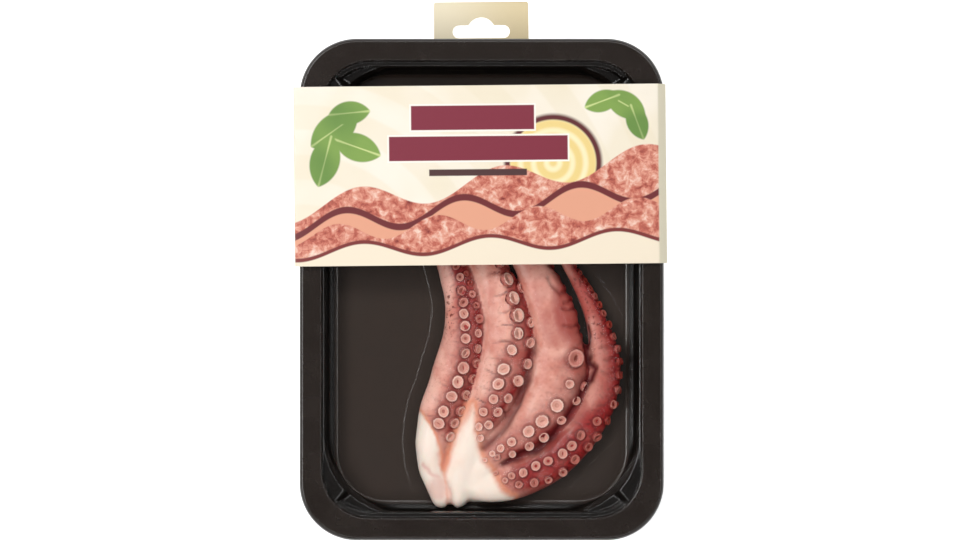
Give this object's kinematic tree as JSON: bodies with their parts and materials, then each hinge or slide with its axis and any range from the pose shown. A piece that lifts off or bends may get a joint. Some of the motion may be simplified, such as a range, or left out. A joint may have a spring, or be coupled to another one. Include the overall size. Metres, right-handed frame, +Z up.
{
  "type": "cooked octopus pack",
  "caption": "Cooked octopus arms skin-packed under clear film on a black food tray, with a printed card sleeve and a hang tab.",
  "frame": {"origin": "bottom centre of the pack's box, on the surface that the pack lies on", "axes": "+X across the pack, +Y along the pack towards the hang tab, +Z up out of the tray"},
  "size_m": [0.196, 0.2848, 0.029],
  "materials": {
    "tray": "thermoformed black sheet, satin with glossy creases",
    "octopus": "cooked octopus skin, pink to dark red, moist, with white flesh at the base; rubber stands in for flesh",
    "skin_film": "clear glossy skin film; glass stands in for clear plastic",
    "sleeve": "smooth coated card with a plain printed design"
  },
  "bodies": {
    "root": {"tray": "tray", "octopus": "octopus", "skin_film": "skin_film", "sleeve": "sleeve"}
  },
  "joints": []
}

> WHAT IS BEING ASKED:
Print back all the lines verbatim.

> RIGHT ANSWER:
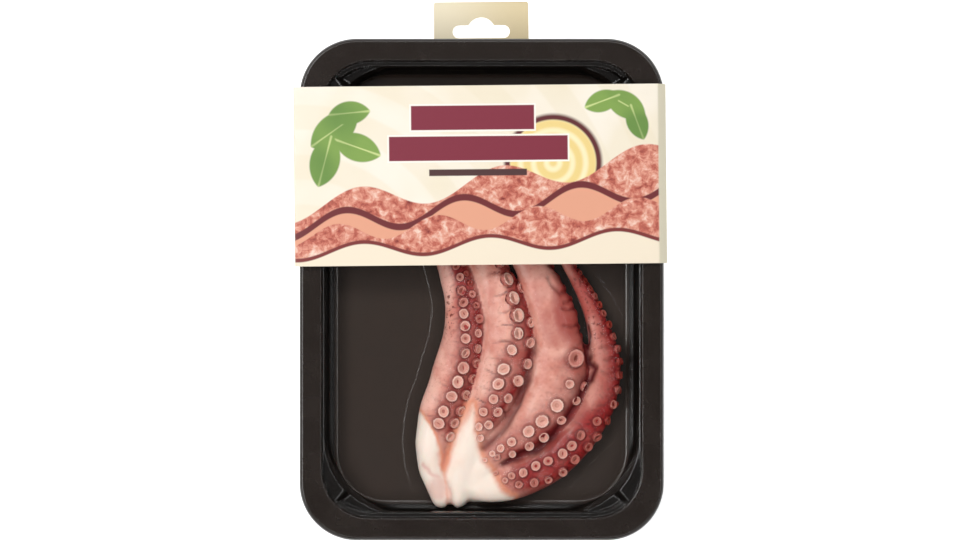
Give this object's kinematic tree as JSON: bodies with their parts and materials, then each hinge or slide with its axis and any range from the pose shown. A piece that lifts off or bends may get a joint. Some of the motion may be simplified, such as a range, or left out. A joint may have a spring, or be coupled to another one. Include the overall size. Metres, right-handed frame, +Z up.
{
  "type": "cooked octopus pack",
  "caption": "Cooked octopus arms skin-packed under clear film on a black food tray, with a printed card sleeve and a hang tab.",
  "frame": {"origin": "bottom centre of the pack's box, on the surface that the pack lies on", "axes": "+X across the pack, +Y along the pack towards the hang tab, +Z up out of the tray"},
  "size_m": [0.196, 0.2848, 0.029],
  "materials": {
    "tray": "thermoformed black sheet, satin with glossy creases",
    "octopus": "cooked octopus skin, pink to dark red, moist, with white flesh at the base; rubber stands in for flesh",
    "skin_film": "clear glossy skin film; glass stands in for clear plastic",
    "sleeve": "smooth coated card with a plain printed design"
  },
  "bodies": {
    "root": {"tray": "tray", "octopus": "octopus", "skin_film": "skin_film", "sleeve": "sleeve"}
  },
  "joints": []
}